Depending on the complexity of the project and the level of details in the requirements, the initial quote usually has a 25-50% ROM (rough order of magnitude) variance. Yes, it’s quite a wide range (assuming a project can cost anywhere from $100-300k in the case of a 50% variance), but it reflects how well project requirements are defined and how many unknowns there will be in the system (e.g. integrations with third-party services). There are numerous ways of implementing a shopping cart, for instance, or a user management section in the admin panel.

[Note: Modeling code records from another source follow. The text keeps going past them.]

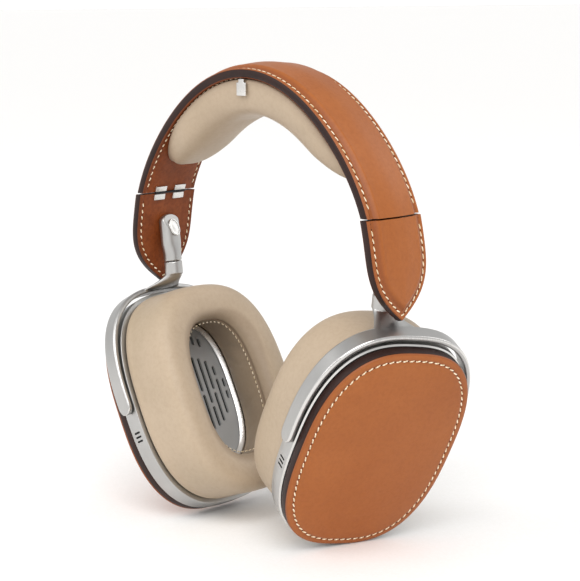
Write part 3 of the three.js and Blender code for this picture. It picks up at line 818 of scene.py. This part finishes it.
def buildDisc(side):
    body = f"cup_{side}"
    insets = np.concatenate([[0, 0.06, 0.2, 0.45, 0.8, 1.2, 1.7, 2.1, 2.4, 2.7, 3, 3.3, 3.6, 3.9, 4.3, 5],
                             np.arange(6, 29, 1.5)])
    rings = [outlineRing(0.5, -1.5)]
    rings += [outlineRing(inset, discHeight(inset)) for inset in insets]
    last = rings[-1]
    for share in (0.8, 0.6, 0.4, 0.2, 0.02):
        ring = last * [share, share, 1]
        ring[:, 2] = discHeight(36) - (discHeight(36) - last[0, 2]) * share
        rings.append(ring)
    points, faces = loft(rings)
    disc = makeObject(f"cup_face_leather_{side}", fromCup(points, side), faces)
    local = toCup(vertexArray(disc), side)
    angle = np.arctan2(local[:, 1], local[:, 0])
    edge = outlineRadius(angle, 0) - np.hypot(local[:, 0], local[:, 1])
    # darker at the cut edge, which is real burnish, and in the stitch groove 3 mm in, which is painted shade
    rim = 0.5 * (1 - smoothstep(0.0, 0.8, edge)) + 0.35 * np.exp(-((edge - 3.0) / 0.8) ** 2)
    setAttribute(disc, "burnish_and_shade", np.clip(rim, 0, 1))
    dress(disc, saddleLeather, body, [f"cover_leather_{side}"], sharp=50)

    turn = cupMatrix(side)
    path = outlineRing(3.0, discHeight(3.0) + 0.02, 600) @ turn.T + cupOrigin

    def outOfFace(point):
        return turn[:, 2]

    stitching(f"cup_face_stitches_{side}", [(path, outOfFace, True)], side, body)

    painted = [(0.7, -5.45), (0.25, -5.4), (0.0, -5.15), (-0.08, -4.6), (-0.12, -3.6), (-0.1, -2.6),
               (-0.04, -1.8), (0.12, -1.35), (0.4, -1.2)]
    points, faces = cupLoft(painted)
    dress(makeObject(f"cup_painted_edge_{side}", fromCup(points, side), faces), edgePaint, body,
          [f"cover_board_{side}"])


# moves a piece drawn with x outward onto the rim, at a height on the cup
def rimPlace(height, back):
    guess = math.asin(height / cup["halfHeight"])
    angle = guess if back else math.pi - guess
    for _ in range(14):
        error = height - outlinePoint(angle, -cup["lip"], 0.0)[1]
        angle += (1 if back else -1) * error / cup["halfWidth"]
    here = outlinePoint(angle, -cup["lip"], 0.0)
    ahead = outlinePoint(angle + 0.01, -cup["lip"], 0.0) - here
    turn = math.atan2(-ahead[0], ahead[1])
    spin = np.array([[math.cos(turn), -math.sin(turn), 0], [math.sin(turn), math.cos(turn), 0], [0, 0, 1]])
    origin = np.array([here[0], here[1], cup["ringMiddle"]])
    return spin, origin


def onRim(points, height, back):
    spin, origin = rimPlace(height, back)
    return np.asarray(points, float) @ spin.T + origin


# a round-ended bar: through along x, long along y, wide along z, with softened ends
def bar(length, width, low, high, edge=0.0, arc=12):
    half = (length - width) / 2
    turns = np.linspace(0, math.pi, arc)
    top = [(half + width / 2 * math.sin(t), width / 2 * math.cos(t)) for t in turns]
    bottom = [(-half - width / 2 * math.sin(t), -width / 2 * math.cos(t)) for t in turns]
    outline = np.array(top + bottom)
    rings = []
    stops = [(low, 0.0), (high, 0.0)]
    if edge:
        stops = [(low, 0.0), (high - edge, 0.0), (high - edge * 0.3, edge * 0.3), (high, edge)]
    for x, shrink in stops:
        scale = np.array([(length / 2 - shrink) / (length / 2), (width / 2 - shrink) / (width / 2)])
        ring = outline * scale
        rings.append(np.stack([np.full(len(ring), x), ring[:, 0], ring[:, 1]], 1))
    return loft(rings)


def rimBar(length, width, low, high, height, back, side, edge=0.0):
    points, faces = bar(length, width, low, high, edge)
    return fromCup(onRim(points, height, back), side), faces


rimParts = {"mic": -12, "play": -13, "volume": -25, "noise": -16}
micSlots = (-1.9, 0, 1.9)


# one bar of the microphone mark, lying across the rim
def micBar(length, width, low, high, y):
    points, faces = bar(length, width, low, high)
    points = np.asarray(points)[:, [0, 2, 1]] + [0, y, 0]
    return onRim(points, rimParts["mic"], False), faces


def cutter(points, faces):
    return makeObject("cutter", points, faces)


def portPlace(points, side):
    points = np.asarray(points, float)
    turned = np.stack([points[:, 1], -points[:, 0], points[:, 2]], 1)
    return fromCup(turned + [0, -cup["halfHeight"] - cup["lip"], cup["ringMiddle"]], side)


def buildShell(side):
    body = f"cup_{side}"
    lip, back = -cup["lip"], cup["ringBack"]
    profile = [(2.4, -7.6), (2.4, back + 0.3), (2.1, back), (lip + 0.5, back), (lip + 0.2, back + 0.08),
               (lip + 0.06, back + 0.25), (lip, back + 0.55), (lip, -10.0), (lip, -6.3), (lip + 0.02, -6.24),
               (lip + 0.5, -5.76), (lip + 0.58, -5.7)]
    points, faces = cupLoft(profile)
    shell = makeObject(f"cup_rim_{side}", fromCup(points, side), faces)
    shell.data.materials.append(blastedAluminium)
    shell.data.materials.append(polishedAluminium)
    centres = np.array([toCup(np.array(p.center), side) for p in shell.data.polygons])
    marks = ((centres[:, 2] > -6.28) & (centres[:, 2] < -5.71)).astype(np.int32)
    shell.data.polygons.foreach_set("material_index", marks)
    cutters = []
    for y in micSlots:
        points, faces = micBar(3.9, 0.9, -2.0, 1, y)
        cutters.append(cutter(fromCup(points, side), faces))
    if side == "right":
        cutters.append(cutter(*rimBar(5.2, 5.19, -4, 2, rimParts["play"], True, side)))
        cutters.append(cutter(*rimBar(12.2, 4.2, -4, 2, rimParts["volume"], True, side)))
    else:
        cutters.append(cutter(*rimBar(9.2, 4.2, -4, 2, rimParts["noise"], True, side)))
        points, faces = bar(10, 4, -6, 2)
        cutters.append(cutter(portPlace(points, side), faces))
    for rear in (False, True):
        cutters.append(cutter(*rimBar(4.2, 4.19, -5, 2, 2, rear, side)))
    cutAway(shell, cutters)
    keep = np.zeros(len(shell.data.polygons), np.int32)
    shell.data.polygons.foreach_get("material_index", keep)
    dress(shell, [blastedAluminium, polishedAluminium], body,
          [f"cup_shell_{side}"], sharp=24)
    shell.data.polygons.foreach_set("material_index", keep)


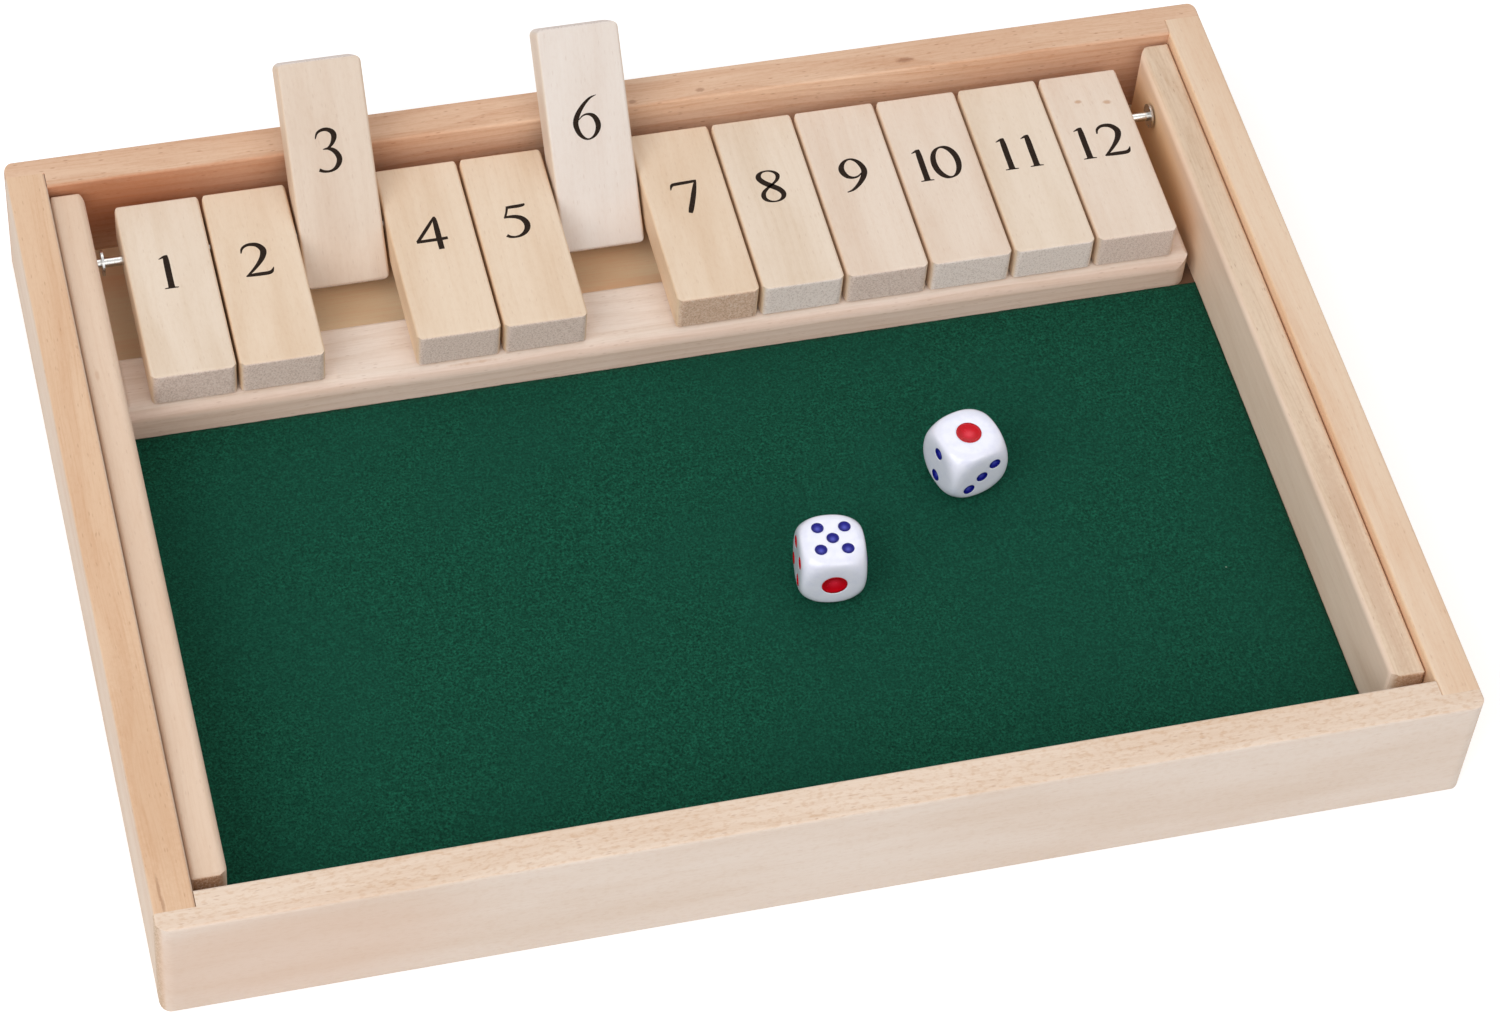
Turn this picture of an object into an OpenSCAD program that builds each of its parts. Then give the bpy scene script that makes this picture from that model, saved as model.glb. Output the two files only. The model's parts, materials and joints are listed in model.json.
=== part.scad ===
// Shut the box: twelve numbered tiles that tip over on one steel rod, in a shallow wooden tray
// with a felt playing floor and two dice. All lengths are in millimetres. The tray stands on z = 0
// with its front towards -Y, and the tiles run from 1 at the left (-X) to 12 at the right (+X).
// The origin lies on the table under the middle of the whole model. A raised tile leans out over
// the back wall, so the tray itself sits a little in front of the origin.

/* [Tray] */
// Length of the tray over its end walls
tray_w = 314; // [270:1:400]
// Depth of the tray over its front and back walls
tray_d = 232; // [190:1:290]
// Height of the walls
tray_h = 34; // [29:0.5:46]
// Thickness of the four walls
wall_t = 9.8; // [7.5:0.1:13]
// How far each end wall is let into the front and back walls
rabbet_depth = 4.6; // [3.4:0.1:6]
// Radius of the tray's four upright outer corners
corner_r = 3.5; // [1:0.1:8]
// Radius that the long edges of the walls are sanded to
ease_r = 0.8; // [0.3:0.1:1.6]

/* [Base and felt] */
// Thickness of the base panel
base_t = 3.5; // [2.5:0.1:6]
// Height of the panel's underside above the table
base_recess = 4.2; // [1.5:0.1:6]
// Depth of the groove in the walls that holds the panel
groove_depth = 3; // [2:0.1:4]
// Room between the panel's edge and the bottom of its groove
panel_play = 0.15; // [0.05:0.05:0.5]
// Thickness of the felt
felt_t = 1; // [0.5:0.1:2]
// Room round the edge of the felt
felt_margin = 0.2; // [0.1:0.1:1]

/* [Side rails] */
// Width of the rails that carry the rod
rail_w = 8.4; // [7:0.1:12]
// How far the rails stay below the top of the walls
rail_drop = 2.5; // [0.5:0.1:4]
// Room between a rail and the end wall beside it
rail_gap = 0.3; // [0.1:0.1:1]
// Room between a rail's front end and the front wall
rail_front_gap = 4.2; // [0.5:0.1:20]
// Room between a rail's back end and the back wall
rail_back_gap = 0.8; // [0.1:0.1:4]
// Radius of a rail's long inner top edge
rail_edge_r = 2; // [0.5:0.1:3]
// Radius of a rail's other edges
rail_ease_r = 1.2; // [0.4:0.1:2]
// Radius of a rail's upright corners on its inner side, seen from above
rail_corner_r = 3.2; // [1:0.1:4]

/* [Tiles] */
// Length of a tile from its free end to its tail
tile_len = 56.8; // [46:0.1:72]
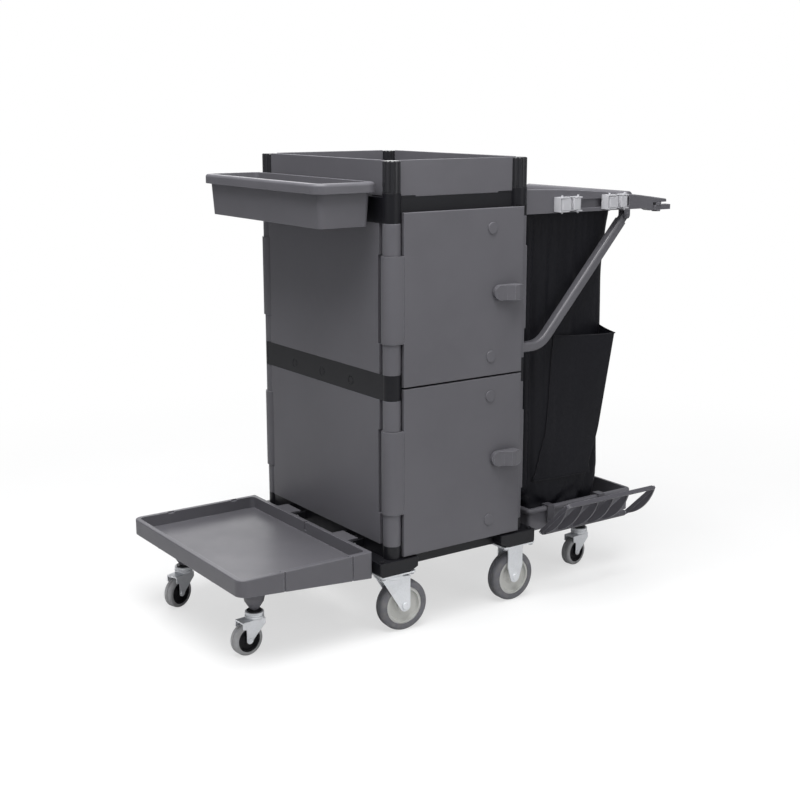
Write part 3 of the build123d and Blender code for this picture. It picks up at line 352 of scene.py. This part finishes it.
def two_tone_wheels():
    """Gives each small wheel a black centre inside its grey tread."""
    for joint in frame["joints"]:
        node = frame["nodes"].get(joint["child"])
        if node is None or not joint["name"].endswith("_spin"):
            continue
        if not joint["child"].startswith(("platform", "tray")):
            continue
        centre, axle = Vector(joint["pos_m"]), Vector(joint["axis"]).normalized()
        node.data.materials.append(small_hub_plastic)
        for face in node.data.polygons:
            arm = face.center - centre
            reach = (arm - axle * arm.dot(axle)).length * 1000
            if reach < SMALL_TREAD_INNER_R:
                face.material_index = 1


# ---------------------------------------------------------------- mesh helpers
def new_piece(name, points, faces, material, uv=None):
    mesh = bpy.data.meshes.new(name)
    mesh.from_pydata([tuple(p) for p in points], [], faces)
    mesh.materials.append(material)
    mesh.polygons.foreach_set("use_smooth", [True] * len(mesh.polygons))
    if uv is not None:
        layer = mesh.uv_layers.new(name="UVMap")
        corners = np.empty(len(mesh.loops), np.int32)
        mesh.loops.foreach_get("vertex_index", corners)
        layer.data.foreach_set("uv", np.asarray(uv, np.float32)[corners].ravel())
    mesh.update()
    piece = bpy.data.objects.new(name, mesh)
    bpy.context.scene.collection.objects.link(piece)
    return piece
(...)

A good technique that can help define the scope without a full commitment to the project is wireframing. Once the initial estimate is ready, the vendor proceeds to the wireframing stage. Because graphic representation of the scope is really detailed, and can be interpreted by all teams working on the project, it lets the analyst re-evaluate the estimate if needed and decrease the variance up to 15-25%. The percentage might be different depending of the number of well-defined and known components in the system (integrations with third-party systems, component reusage, etc.) The produced wireframes can be used as a foundation for the functional specification.
Changes to the scope
Wireframing allows the vendor to address changes requested by the client at a very early stage in the project. As a result, the number of scope changes during other stages of project implementation is decreased. Change requests are inevitable, and should be estimated and tracked separately. At the end of the project all of these evaluations are added to the upper boundary of the estimate.
Estimating right can build trust
This process isn’t a silver bullet of estimation, and it can be adjusted to meet particularities of a given company. However, it has allowed Devbridge to significantly increase the number of projects that stayed within budget, and it has led to establishing trust with clients, better resource allocation, and a more predictable load and revenue stream.